According Faber and Mazlish, we help our children to feel better by accepting and respecting their feelings. Denying our children’s feelings creates arguments, hostility, and poor cooperation between us and them. A major obstacle to accepting our children’s feelings, for most of us, is that our feelings weren’t accepted and respected as children. Our parenting instincts (derived from our experiences of being parented) frequently lead us unintentionally to deny our children’s feelings even when we’re trying to help them feel better.

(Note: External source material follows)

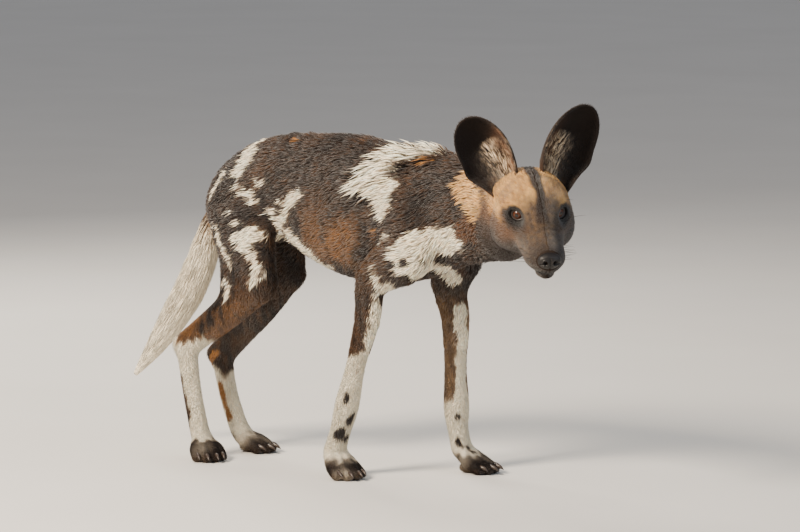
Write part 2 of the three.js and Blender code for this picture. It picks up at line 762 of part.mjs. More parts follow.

While Faber and Mazlish do describe effective strategies for engaging cooperation without yelling, threats, or punishments, How to Talk So Kids Will Listen is actually about much more than just “getting kids to listen.” It presents an overall approach to parenting that is based upon mutual respect in the parent-child relationship. The book is full of specific strategies and skills illustrated by easy to follow examples: Chapter 1 “Helping Children Deal with Their Feelings,” Chapter 2 “Engaging Cooperation,” Chapter 3 “Alternatives to Punishments,” Chapter 4 “Encouraging Autonomy,” Chapter 5 “Praise”, and Chapter 6 “Freeing Children from Playing Roles.”

Faber and Mazlisch believe that parents who demonstrate acceptance, respect and skill in their interactions with their children will raise confident, respectful, independent, responsible, and emotionally intelligent people who know how to resolve differences with others effectively.